• _TO BE DONE_: What follows is a listing; give it again exactly, in its entirety.

• _DATA BLOCK_:
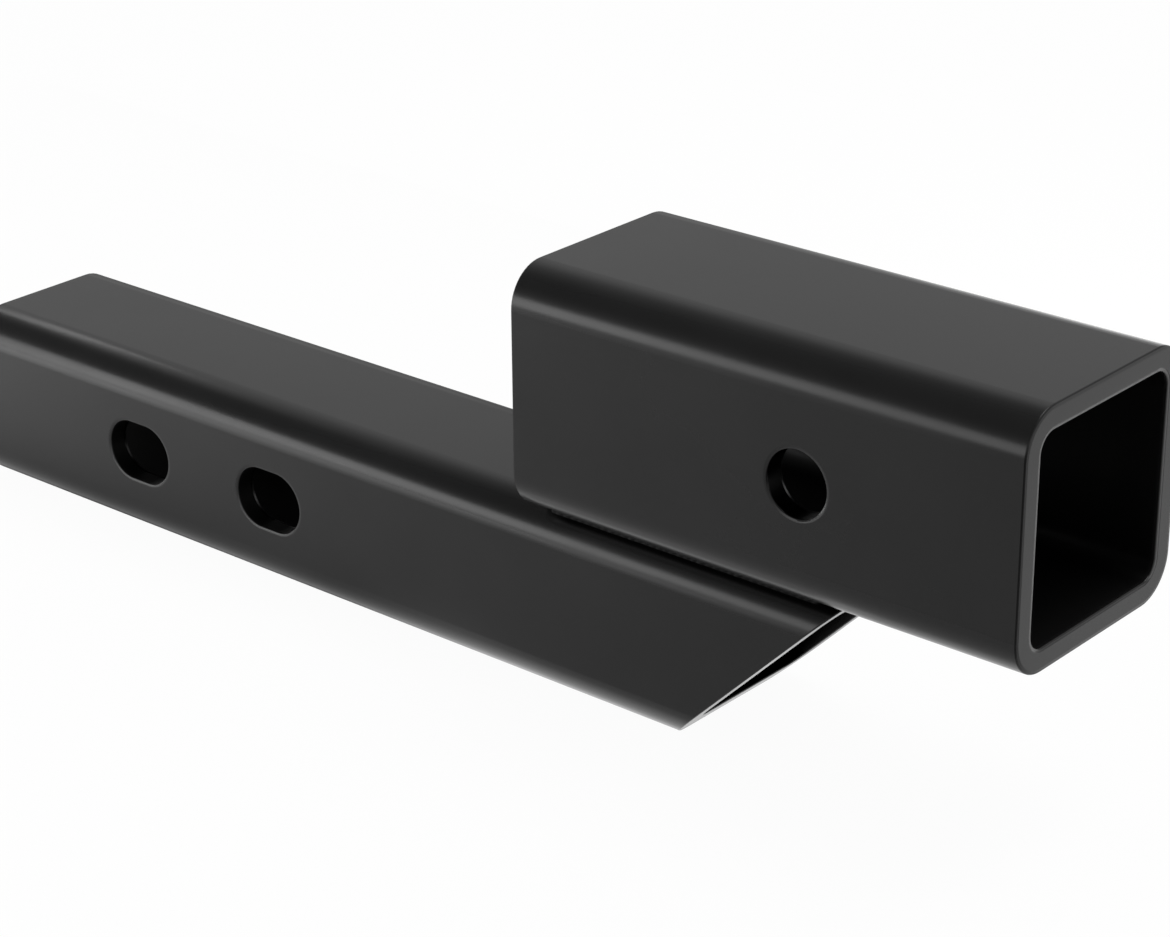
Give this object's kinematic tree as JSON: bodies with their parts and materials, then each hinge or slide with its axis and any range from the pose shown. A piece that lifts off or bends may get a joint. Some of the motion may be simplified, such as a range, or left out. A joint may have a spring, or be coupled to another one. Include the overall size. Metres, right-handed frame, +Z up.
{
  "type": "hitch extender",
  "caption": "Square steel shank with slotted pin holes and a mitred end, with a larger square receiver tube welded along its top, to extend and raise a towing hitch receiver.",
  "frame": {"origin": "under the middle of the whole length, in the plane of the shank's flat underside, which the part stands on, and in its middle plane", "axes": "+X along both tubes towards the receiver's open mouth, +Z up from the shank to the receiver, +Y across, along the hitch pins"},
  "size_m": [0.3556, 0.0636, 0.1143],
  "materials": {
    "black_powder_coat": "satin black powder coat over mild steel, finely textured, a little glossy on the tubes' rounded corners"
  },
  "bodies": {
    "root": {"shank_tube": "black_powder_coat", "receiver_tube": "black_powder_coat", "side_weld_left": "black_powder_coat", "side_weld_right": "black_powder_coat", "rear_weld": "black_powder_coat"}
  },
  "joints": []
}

• _RESULT FOR THIS EXERCISE_:
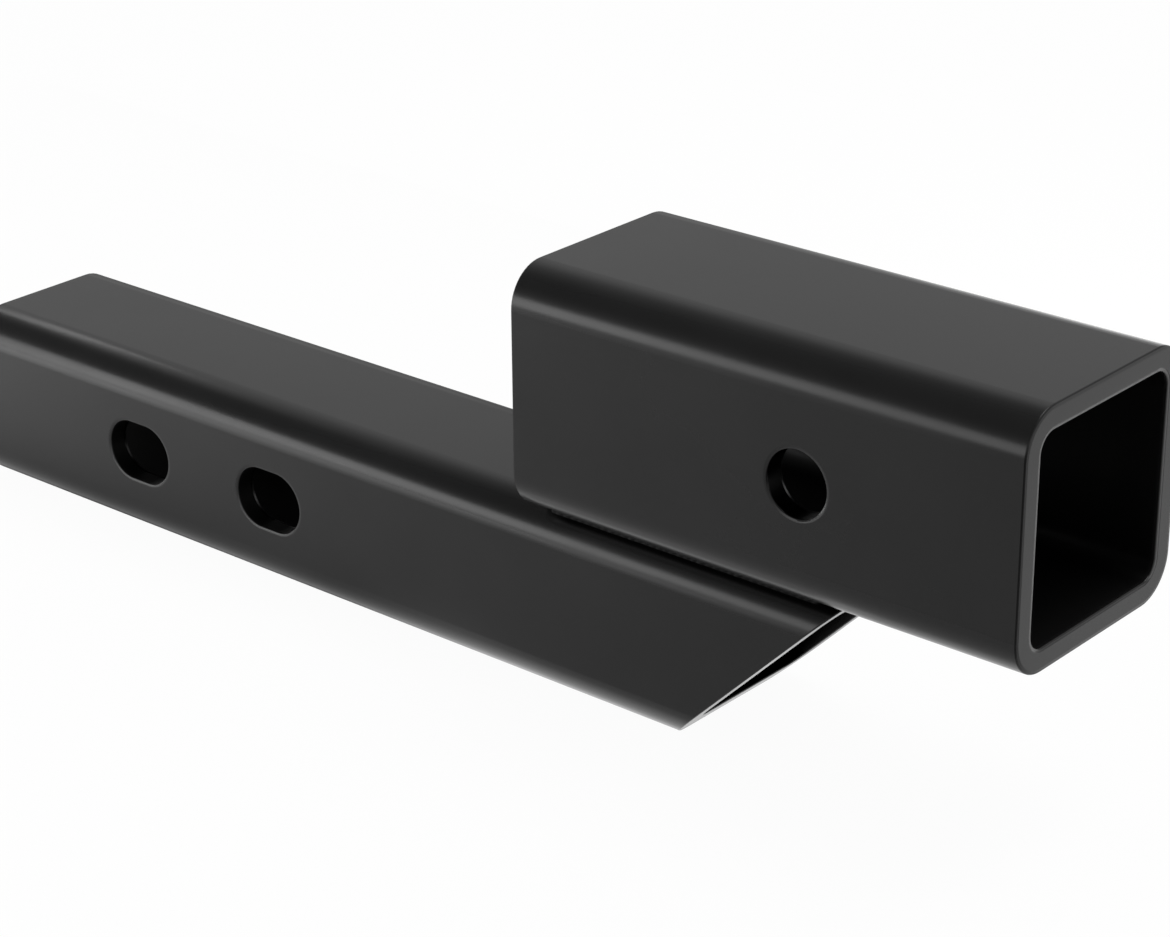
Give this object's kinematic tree as JSON: bodies with their parts and materials, then each hinge or slide with its axis and any range from the pose shown. A piece that lifts off or bends may get a joint. Some of the motion may be simplified, such as a range, or left out. A joint may have a spring, or be coupled to another one. Include the overall size. Metres, right-handed frame, +Z up.
{
  "type": "hitch extender",
  "caption": "Square steel shank with slotted pin holes and a mitred end, with a larger square receiver tube welded along its top, to extend and raise a towing hitch receiver.",
  "frame": {"origin": "under the middle of the whole length, in the plane of the shank's flat underside, which the part stands on, and in its middle plane", "axes": "+X along both tubes towards the receiver's open mouth, +Z up from the shank to the receiver, +Y across, along the hitch pins"},
  "size_m": [0.3556, 0.0636, 0.1143],
  "materials": {
    "black_powder_coat": "satin black powder coat over mild steel, finely textured, a little glossy on the tubes' rounded corners"
  },
  "bodies": {
    "root": {"shank_tube": "black_powder_coat", "receiver_tube": "black_powder_coat", "side_weld_left": "black_powder_coat", "side_weld_right": "black_powder_coat", "rear_weld": "black_powder_coat"}
  },
  "joints": []
}